Theologians commonly teach that four conditions must be verified in order that a person may legitimately perform such an act.
(1) The act itself must be morally good or at least indifferent.
(2) The agent may not positively will the bad effect but may merely permit it. If he could attain the good effect without the bad effect, he should do so. The bad effect is sometimes said to be indirectly voluntary.
(3) The good effect must flow from the action at least as immediately (in the order of causality, though not necessarily in the order of time) as the bad effect. In other words, the good effect must be produced directly by the action, not by the bad effect. Otherwise the agent would be using a bad means to a good end, which is never allowed.
(4) The good effect must be sufficiently desirable to compensate for the allowing of the bad effect. In forming this decision many factors must be weighed and compared, with care and prudence proportionate to the importance of the case. Thus, an effect that benefits or harms society generally has more weight than one that affects only an individual; an effect sure to occur deserves greater consideration than one that is only probable; an effect of a moral nature has greater importance than one that deals only with material things." This teaching from the CCC is applying the principles of double effect in every detail...
"2267 Assuming that the guilty party's identity and responsibility have been fully determined, the traditional teaching of the Church does not exclude recourse to the death penalty, if this is the only possible way of effectively defending human lives against the unjust aggressor.
If, however, non-lethal means are sufficient to defend and protect people's safety from the aggressor, authority will limit itself to such means, as these are more in keeping with the concrete conditions of the common good and more in conformity to the dignity of the human person.
Today, in fact, as a consequence of the possibilities which the state has for effectively preventing crime, by rendering one who has committed an offense incapable of doing harm - without definitely taking away from him the possibility of redeeming himself - the cases in which the execution of the offender is an absolute necessity "are very rare, if not practically nonexistent."68" Quote:
You are also a sophist. Note, the CCC passage you quote clearly says "INNOCENT"
no one can under any circumstance claim for himself the right directly to destroy an innocent human being
Again, in the death penalty death is not "beside the intention" rather unlike self-defense. If a man attacks me, and I hit him to save myself, and he dies from the blow, his death is not intended by me. Were he to have gone unconscious, or been subdued, my intent is just as fulfilled. But in the death penalty, the death of the not-innocent, but wrongdoer, is intended and were a person not to die, but, say, be rendered a parapelgic, that would be a failure.
the Church does not exclude recourse to the death penalty,
if this is the only possible way of effectively defending human lives against the unjust aggressor.
Quote:
Your assertion that we are all "innocent in this context" is blatantly wrong. That is absolute nonsense.
Look, you clearly have no studied knowledge of theology. It is fine to defer to the Catechism in what it actually says. No one has denied that. But when you make incredibly ridiculous assertions over and beyond that, and often advocate modernistic heresy in doing so (as if dogma or the sense of the doctrine change), you should not be suprised that people cease to be civil with you.

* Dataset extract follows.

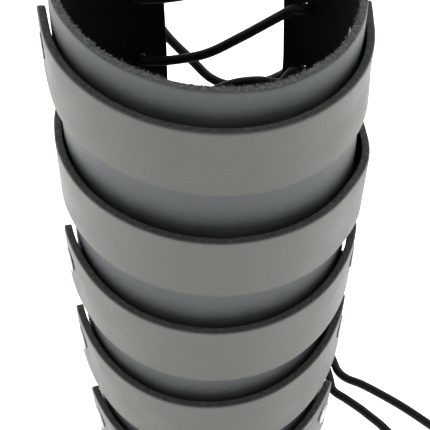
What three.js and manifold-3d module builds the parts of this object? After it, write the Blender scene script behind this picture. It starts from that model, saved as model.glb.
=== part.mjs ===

If this line meant by innocent, all and every, then the death penalty would never, ever be allowed. Nor would war be allowed. Under any circumstance whatsoever. Doesn't matter if it is a psycho about to kill every human being on earth, and rape every child, by your argument you can intend deadly force against him. Which is nonsense. Clearly, by innocent we mean just that. Otherwise, why does the Catechism, inter alia, mention the need to determine the guilt, the reatus, of the party before the punishment of death (poena mortis) may be administered? How stupid would it be to say that but mean, by some sort of secret gnostic meaning that no one can even be guilty?
The dignity of the human being justifies his immunity from death (unless the public safety is at risk), as a sentence arising out of the right and grave duty of the State to punish those who commit crimes. Every person is marked with the blood of the Lamb therefore bloodless but just sentences are demanded and required and in every western country that abandoned capital punishment as 'cruel and unnecessary' in the age we live in, bloodless sentences continue to be regarded as the right and grave duty of the State.
From Para. 56 of Evangelium Vitae (The Gospel of Life), an encyclical letter on various threats to human life which Pope John Paul II issued on March 25, 1995.
"This is the context in which to place the problem of the death penalty. On this matter there is a growing tendency, both in the Church and in civil society, to demand that it be applied in a very limited way or even that it be abolished completely. The problem must be viewed in the context of a system of penal justice ever more in line with human dignity and thus, in the end, with God's plan for man and society. The primary purpose of the punishment which society inflicts is "to redress the disorder caused by the offence."(46) Public authority must redress the violation of personal and social rights by imposing on the offender an adequate punishment for the crime, as a condition for the offender to regain the exercise of his or her freedom. In this way authority also fulfills the purpose of defending public order and ensuring people's safety, while at the same time offering the offender an incentive and help to change his or her behaviour and be rehabilitated.(47)These are the urgings and guidance of a saintly Pope of our time and another deeply learned in theological things new Pope of our times. They carry the same authority and validity as every other Pope and theologian who has made pronouncements on this topic through history.